【私の宝石箱】09 : 縁があったものを少しだけ。自分らしいジュエリーとの向き合い方
編集スタッフ 齋藤
▲Ryui(リュイ)
誰もが持っていそうな洋服だとしても、ジュエリーを合わせるだけで、ふいにその人らしさがあふれだす。まるでおぼろげだった輪郭が、急に鮮明になるように。
それは例え、一目惚れで選んだものでも、誰かが選んでくれたものでも、等しく。
私はなんだか宝石箱の中には、持ち主の大切な人生が詰まっているような気がしてならないのです。例えおもちゃの指輪であったとしても、何かが揺り動かされて選んだのであれば、その人にとっては何にも替えがたいもののはずだから。
あなたの宝石箱には、何が入っていますか。
そんな質問を、当店スタッフにしてみました。誰かが集めた物たちの愛しさに、ちょっとだけ、触れてみたくて。
Episode 09:Nomura
落ち着いていて、やわらかな物腰。そしてショートカットの似合う中性的な雰囲気。それでいてどこか芯はしっかりありそうで、なんだか日向にいる猫のようにマイペースそう。
当店でデザイナーを勤めている野村への、私のイメージです。
どんなアクセサリーを持っていますか?という質問に対し、「説明できるほど持っていなくて、結婚指輪を抜いたら、3つだけしか手元にないんです」との答え。
3つだけしか持っていないというのも、なかなか珍しいかもしれないと思ってしまった私。その3つは、一体どうやって選んだのだろうと気になってしまいました。
そこには、野村らしい人生哲学があったように思います。
ジュエリーは縁があったものだけ
▲Ryui
野村:
「宝石とかに、そんなに興味がないんです。小さい頃からキラキラしたものとか、装飾品にはあまり目がいかず、男の子のおもちゃの方が好きでした。
洋服はたくさん失敗しているから、大体の予想がつくけれど、アクセサリーの知識は全然なくて。ブランドもほとんど知りません。
だから自分で選べなくて。持っているものは縁があったものだけ」
野村:
「Ryui(リュイ)と出会ったのは、結婚指輪を探していたとき。こんな性分だから、選ぶのがたいへんだったんです。結婚指輪もいらないのではと思っていたほどで。けれどたまたま家の近くにRyuiのお店があって。これも縁と思い、あちらこちら見ることもせずに決めました。
そうしたら夫が花の形のピアスをくれたんです。
そしてもう一つは、金沢のクラフトフェアで購入したブローチ。
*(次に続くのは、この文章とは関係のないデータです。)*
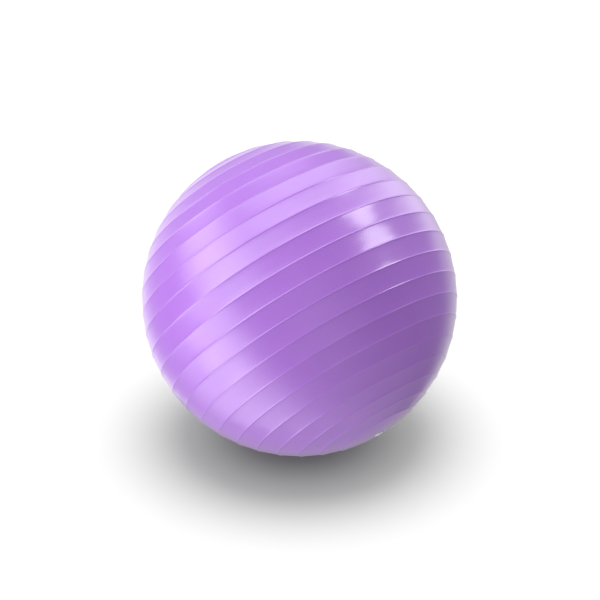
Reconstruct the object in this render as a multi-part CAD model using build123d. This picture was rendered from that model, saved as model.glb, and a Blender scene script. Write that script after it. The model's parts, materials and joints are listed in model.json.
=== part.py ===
"""Ribbed inflatable exercise ball: a hollow vinyl skin, the valve seat bonded inside it and its plug.

Every piece is turned about the polar axis, which runs out through the valve. Each is drawn as a half section
(distance from the axis, height along the axis) with the ball's centre at 0, 0, and then laid down as the ball
rests on a floor: origin at the ball's centre, +Z up, the valve towards +X and below the middle.
"""

import os
from math import asin, cos, degrees, isclose, radians, sin, sqrt

from build123d import *

# --- Ball ---------------------------------------------------------------------------------------------------
ball_diameter = 650.0  # over the crests of the rings
skin_wall = 0.9
steps_pole_to_pole = 24  # equal angles, with a ring at each step
smooth_steps = 2  # steps beside each pole that stay a plain dome, with no ring
ring_width = 5.2  # across the foot of a ring
ring_height = 0.6  # crest above the corner where two bands meet

# --- Valve seat ---------------------------------------------------------------------------------------------
bore_radius = 4.8
bore_chamfer = 0.7
seat_floor_depth = 0.5  # floor that the plug's head rests on, below the skin's inner face
pad_rim_width = 8.0  # bonded ring outside the opening
pad_thickness = 2.2  # at the sleeve
pad_edge_thickness = 0.8
sleeve_wall = 2.4
sleeve_length = 22.0  # below the seat's floor
sleeve_fillet = 1.5

# --- Plug ---------------------------------------------------------------------------------------------------
head_radius = 9.0
head_thickness = 2.4
head_rounding = 0.8
head_side_gap = 1.2  # between the head and the opening in the skin
head_seat_gap = 0.05  # under the head, at rest
dish_radius = 5.4
dish_depth = 0.7
core_radius = 2.0  # moulded hole down the middle of the plug
core_depth = 15.0
plug_clearance = 0.08  # radial, in the bore
land_length = 4.0  # full-diameter stretch under the head
groove_depth = 0.7  # between the barbs
barb_count = 3
barb_pitch = 4.6
barb_crest = 0.8  # flat on top of a barb
barb_drop = 0.5  # length of the steep side, towards the head
nose_length = 3.4
nose_radius = 2.4  # at the plug's end
nose_rounding = 0.9

# --- Resting pose -------------------------------------------------------------------------------------------
rest_step = 6.5  # the ball lies on the band between this pair of rings, counted from the valve

# --- Worked out ---------------------------------------------------------------------------------------------
step_angle = 180.0 / steps_pole_to_pole
corner_radius = ball_diameter / 2 - ring_height
inner_radius = corner_radius - skin_wall
ring_angles = [step_angle * i for i in range(smooth_steps, steps_pole_to_pole - smooth_steps + 1)]
foot_angle = degrees(ring_width / 2 / corner_radius)  # half a ring's foot, seen from the ball's centre

opening_radius = head_radius + head_side_gap
pad_radius = opening_radius + pad_rim_width
sleeve_radius = bore_radius + sleeve_wall

shank_radius = bore_radius - plug_clearance
groove_radius = shank_radius - groove_depth
shank_length = land_length + barb_count * barb_pitch + nose_length


def on_sphere(radius, angle):
    """Point of the half section on a sphere about the ball's centre, at an angle from the valve's pole."""
    return Vector(radius * sin(radians(angle)), 0, radius * cos(radians(angle)))


def height_on_sphere(radius, distance):
    """Height along the axis of a sphere's surface at a distance from the axis."""
    return sqrt(radius**2 - distance**2)


seat_floor = height_on_sphere(inner_radius, opening_radius) - seat_floor_depth
head_underside = seat_floor + head_seat_gap
head_top = head_underside + head_thickness
plug_end = head_underside - shank_length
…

6〜7年前に購入し、今でもたまに使っています。アクセサリーをつける習慣がなかったので、洋服の延長で着けられるブローチに惹かれたんです」
結婚式のために買った、作家もののイヤリング
▲AOKI YURI
野村:
「AOKI YURI(あおきゆり)さんのイヤリングは、結婚する時に写真を撮るからと購入しました。
ウェディングプランナーさんが『好きそうですね』と教えてくれたんです」
▲AOKI YURI
野村:
「素敵なんですが、これも写真の撮影の時につけたっきり。買えばもっとつけるかなと思っていたのですが、どうも私はそうではないみたいで」
必然性があったものを、受け入れていきたい
野村:
「私はものに対して、あまり執着がないのかもしれません。集めているものもない。その時その時で自分の興味の対象が変わるから、アクセサリーを集めたいとか、洋服を集めたいとか、あまり感じたことがないんです。
そして年齢を重ねてどういった買い物をすると自分が後悔するのかがわかってきました。
違ったら手放すという選択もあるかもしれませんが、それも私にとってはストレスなのでなるべくしたくありません。必需品以外は、できるだけ買わないようにしています」
野村:
「だからアクセサリーも、必要な時に、必要な分あれば良い。
そうしてタイミング良く繋がれたアクセサリーを、大切にしていけたらと思います」
Photo : Kazumasa Harada
Styling : Maki Taniyama
野村
昨年末に引越しをして以来、生活に必要な道具やキッチン用品などを長く愛せそうなお気に入りのものに買い換え中。今欲しいのは、ご飯を美味しく炊ける鍋。尊敬する作家は型染め作家の柚木沙弥郎さん。